Short task =
Copy exactly the block of lines between the one containing "Write part 5" and the one containing "STITCH_RADIUS = 0.24", inclusive.

Material shown =
--- BEGIN ---
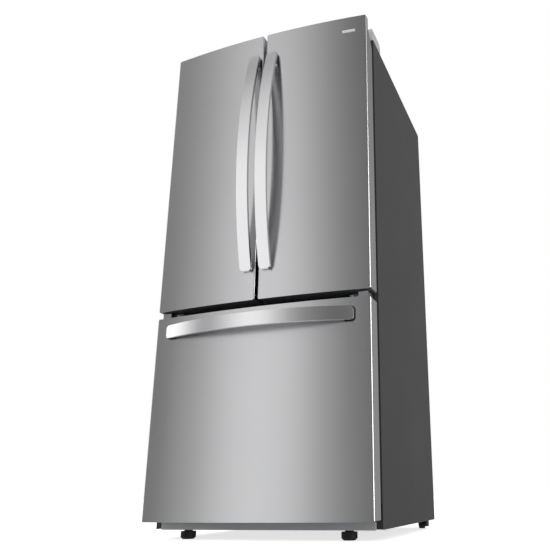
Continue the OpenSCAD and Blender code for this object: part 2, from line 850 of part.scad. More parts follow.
--- END ---
--- BEGIN ---
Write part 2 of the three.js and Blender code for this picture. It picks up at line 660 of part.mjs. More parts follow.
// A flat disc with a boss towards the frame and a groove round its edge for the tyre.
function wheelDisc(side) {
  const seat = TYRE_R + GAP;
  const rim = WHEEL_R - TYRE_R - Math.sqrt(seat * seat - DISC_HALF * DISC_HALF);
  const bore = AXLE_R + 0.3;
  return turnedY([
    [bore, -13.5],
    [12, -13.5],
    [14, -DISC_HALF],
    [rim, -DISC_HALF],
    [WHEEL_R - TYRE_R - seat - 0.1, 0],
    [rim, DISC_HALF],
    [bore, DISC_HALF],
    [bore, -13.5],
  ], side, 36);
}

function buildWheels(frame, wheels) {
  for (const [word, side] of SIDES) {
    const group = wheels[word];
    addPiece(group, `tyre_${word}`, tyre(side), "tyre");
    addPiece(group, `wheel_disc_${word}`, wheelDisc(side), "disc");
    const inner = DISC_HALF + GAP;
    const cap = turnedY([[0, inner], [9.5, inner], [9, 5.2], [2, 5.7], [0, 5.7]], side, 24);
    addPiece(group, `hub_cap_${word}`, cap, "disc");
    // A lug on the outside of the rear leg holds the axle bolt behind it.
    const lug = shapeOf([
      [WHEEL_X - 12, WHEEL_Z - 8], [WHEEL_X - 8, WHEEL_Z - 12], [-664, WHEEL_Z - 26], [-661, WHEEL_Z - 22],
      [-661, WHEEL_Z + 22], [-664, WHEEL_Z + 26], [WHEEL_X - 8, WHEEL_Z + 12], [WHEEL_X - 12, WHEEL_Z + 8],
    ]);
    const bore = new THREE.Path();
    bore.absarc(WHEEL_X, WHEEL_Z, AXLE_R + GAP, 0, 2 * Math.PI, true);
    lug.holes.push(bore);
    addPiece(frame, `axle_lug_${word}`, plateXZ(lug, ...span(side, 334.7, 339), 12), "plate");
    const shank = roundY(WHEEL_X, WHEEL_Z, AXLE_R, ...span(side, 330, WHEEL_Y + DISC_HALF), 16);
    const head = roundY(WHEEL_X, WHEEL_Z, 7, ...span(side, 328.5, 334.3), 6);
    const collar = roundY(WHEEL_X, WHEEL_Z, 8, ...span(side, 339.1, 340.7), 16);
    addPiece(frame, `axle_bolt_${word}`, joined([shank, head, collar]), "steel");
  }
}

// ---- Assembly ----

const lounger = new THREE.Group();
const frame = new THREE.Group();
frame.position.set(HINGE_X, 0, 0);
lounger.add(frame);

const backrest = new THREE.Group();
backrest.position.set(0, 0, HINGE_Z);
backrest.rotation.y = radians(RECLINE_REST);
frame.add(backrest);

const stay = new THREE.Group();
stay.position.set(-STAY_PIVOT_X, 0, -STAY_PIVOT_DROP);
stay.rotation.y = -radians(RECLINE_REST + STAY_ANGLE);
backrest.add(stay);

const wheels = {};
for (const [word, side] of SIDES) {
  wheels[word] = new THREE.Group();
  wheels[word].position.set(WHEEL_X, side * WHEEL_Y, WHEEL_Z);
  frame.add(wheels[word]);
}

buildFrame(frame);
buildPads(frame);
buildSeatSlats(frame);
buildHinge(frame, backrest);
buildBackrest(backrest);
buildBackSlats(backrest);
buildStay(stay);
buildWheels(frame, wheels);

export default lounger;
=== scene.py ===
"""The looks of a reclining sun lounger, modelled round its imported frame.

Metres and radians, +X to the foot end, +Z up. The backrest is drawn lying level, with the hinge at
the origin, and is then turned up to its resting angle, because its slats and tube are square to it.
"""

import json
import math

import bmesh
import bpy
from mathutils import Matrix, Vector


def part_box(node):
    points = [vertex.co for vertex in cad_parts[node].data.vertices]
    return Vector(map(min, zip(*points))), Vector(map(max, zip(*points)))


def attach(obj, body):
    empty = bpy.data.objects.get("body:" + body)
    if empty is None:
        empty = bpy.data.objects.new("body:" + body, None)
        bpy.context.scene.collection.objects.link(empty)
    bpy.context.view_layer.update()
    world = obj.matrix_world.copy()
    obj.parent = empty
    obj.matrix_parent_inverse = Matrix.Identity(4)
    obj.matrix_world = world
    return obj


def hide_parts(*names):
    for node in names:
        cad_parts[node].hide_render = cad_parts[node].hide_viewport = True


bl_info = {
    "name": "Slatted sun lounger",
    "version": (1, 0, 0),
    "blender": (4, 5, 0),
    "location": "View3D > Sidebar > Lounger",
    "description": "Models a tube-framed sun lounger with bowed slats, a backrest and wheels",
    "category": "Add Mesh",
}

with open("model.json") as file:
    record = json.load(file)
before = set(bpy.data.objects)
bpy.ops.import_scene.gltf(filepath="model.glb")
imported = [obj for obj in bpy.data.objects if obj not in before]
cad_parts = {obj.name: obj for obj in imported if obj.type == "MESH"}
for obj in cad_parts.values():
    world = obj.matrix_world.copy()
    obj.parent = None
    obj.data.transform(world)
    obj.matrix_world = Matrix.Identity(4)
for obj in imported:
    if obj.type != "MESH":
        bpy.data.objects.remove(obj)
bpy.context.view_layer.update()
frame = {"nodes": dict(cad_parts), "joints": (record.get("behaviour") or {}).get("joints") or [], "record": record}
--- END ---
--- BEGIN ---
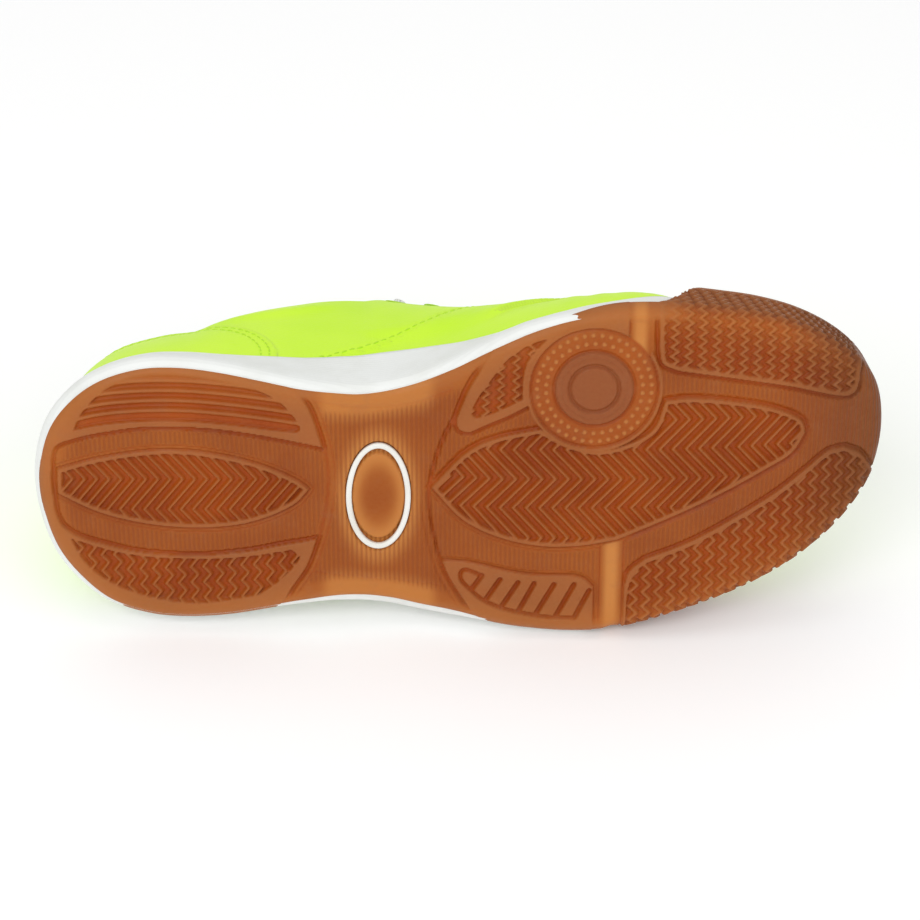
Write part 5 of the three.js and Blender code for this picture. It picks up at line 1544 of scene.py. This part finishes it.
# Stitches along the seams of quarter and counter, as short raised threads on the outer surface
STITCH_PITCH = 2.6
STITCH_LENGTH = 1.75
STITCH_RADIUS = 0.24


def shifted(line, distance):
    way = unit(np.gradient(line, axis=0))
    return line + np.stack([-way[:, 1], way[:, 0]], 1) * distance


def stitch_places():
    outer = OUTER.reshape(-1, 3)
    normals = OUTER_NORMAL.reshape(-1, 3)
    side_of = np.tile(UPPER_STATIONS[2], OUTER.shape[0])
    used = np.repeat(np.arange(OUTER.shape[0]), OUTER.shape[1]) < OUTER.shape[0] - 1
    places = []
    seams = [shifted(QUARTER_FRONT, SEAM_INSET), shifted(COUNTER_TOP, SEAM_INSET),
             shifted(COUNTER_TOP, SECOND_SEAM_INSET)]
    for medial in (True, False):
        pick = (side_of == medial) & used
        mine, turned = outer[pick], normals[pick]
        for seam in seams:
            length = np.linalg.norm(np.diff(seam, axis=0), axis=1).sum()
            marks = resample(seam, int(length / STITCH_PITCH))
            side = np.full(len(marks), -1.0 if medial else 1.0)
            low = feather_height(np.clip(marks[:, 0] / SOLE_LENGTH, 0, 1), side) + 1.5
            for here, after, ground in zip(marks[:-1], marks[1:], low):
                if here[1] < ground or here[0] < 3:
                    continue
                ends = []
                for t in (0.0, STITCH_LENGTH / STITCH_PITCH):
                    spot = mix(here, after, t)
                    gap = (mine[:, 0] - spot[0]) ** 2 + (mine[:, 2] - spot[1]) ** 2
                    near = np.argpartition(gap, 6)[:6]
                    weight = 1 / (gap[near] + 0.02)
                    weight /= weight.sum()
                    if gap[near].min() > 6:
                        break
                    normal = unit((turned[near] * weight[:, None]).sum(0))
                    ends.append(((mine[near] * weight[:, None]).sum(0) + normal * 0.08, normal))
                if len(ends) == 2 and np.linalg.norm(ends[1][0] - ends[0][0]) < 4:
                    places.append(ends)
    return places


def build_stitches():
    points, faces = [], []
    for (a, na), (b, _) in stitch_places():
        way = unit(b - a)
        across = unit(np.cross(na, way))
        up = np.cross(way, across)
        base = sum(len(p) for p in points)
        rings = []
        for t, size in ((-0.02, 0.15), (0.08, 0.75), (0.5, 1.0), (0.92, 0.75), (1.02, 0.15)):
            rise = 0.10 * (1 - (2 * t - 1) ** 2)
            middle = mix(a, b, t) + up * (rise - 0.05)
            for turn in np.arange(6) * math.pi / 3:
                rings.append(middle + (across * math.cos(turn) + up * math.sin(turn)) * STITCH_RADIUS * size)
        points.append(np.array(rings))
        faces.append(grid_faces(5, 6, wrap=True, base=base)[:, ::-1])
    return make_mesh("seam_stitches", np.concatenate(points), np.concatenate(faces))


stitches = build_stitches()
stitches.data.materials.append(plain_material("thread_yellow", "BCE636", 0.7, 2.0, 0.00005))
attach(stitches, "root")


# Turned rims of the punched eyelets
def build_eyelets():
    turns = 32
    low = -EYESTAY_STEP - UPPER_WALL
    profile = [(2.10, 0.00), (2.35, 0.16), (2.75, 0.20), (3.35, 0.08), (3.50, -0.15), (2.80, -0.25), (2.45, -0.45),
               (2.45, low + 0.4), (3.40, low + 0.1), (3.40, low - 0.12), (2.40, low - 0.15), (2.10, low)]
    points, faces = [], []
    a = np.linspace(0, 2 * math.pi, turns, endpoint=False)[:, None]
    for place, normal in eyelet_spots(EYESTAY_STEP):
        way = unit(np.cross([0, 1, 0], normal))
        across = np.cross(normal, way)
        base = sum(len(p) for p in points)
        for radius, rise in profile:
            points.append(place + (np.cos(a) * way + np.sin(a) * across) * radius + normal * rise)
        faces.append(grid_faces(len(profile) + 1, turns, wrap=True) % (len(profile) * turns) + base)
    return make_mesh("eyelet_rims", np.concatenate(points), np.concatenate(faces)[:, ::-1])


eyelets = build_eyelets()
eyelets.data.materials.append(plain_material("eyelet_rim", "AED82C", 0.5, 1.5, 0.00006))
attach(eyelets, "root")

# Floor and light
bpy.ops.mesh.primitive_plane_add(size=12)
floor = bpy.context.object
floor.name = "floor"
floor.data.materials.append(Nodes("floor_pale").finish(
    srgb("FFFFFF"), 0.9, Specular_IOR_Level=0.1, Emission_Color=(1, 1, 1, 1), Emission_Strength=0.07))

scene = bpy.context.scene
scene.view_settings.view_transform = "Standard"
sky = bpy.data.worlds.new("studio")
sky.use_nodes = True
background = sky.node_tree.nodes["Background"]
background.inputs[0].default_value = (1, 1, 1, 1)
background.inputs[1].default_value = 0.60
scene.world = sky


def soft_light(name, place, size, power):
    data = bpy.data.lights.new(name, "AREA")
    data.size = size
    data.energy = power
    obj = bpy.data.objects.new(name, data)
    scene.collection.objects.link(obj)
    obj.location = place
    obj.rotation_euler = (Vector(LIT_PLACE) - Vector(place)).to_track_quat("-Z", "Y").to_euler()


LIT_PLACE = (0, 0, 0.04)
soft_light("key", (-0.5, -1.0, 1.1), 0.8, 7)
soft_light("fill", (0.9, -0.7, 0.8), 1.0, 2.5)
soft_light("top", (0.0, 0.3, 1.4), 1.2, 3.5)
--- END ---
Correct output =
Write part 5 of the three.js and Blender code for this picture. It picks up at line 1544 of scene.py. This part finishes it.
# Stitches along the seams of quarter and counter, as short raised threads on the outer surface
STITCH_PITCH = 2.6
STITCH_LENGTH = 1.75
STITCH_RADIUS = 0.24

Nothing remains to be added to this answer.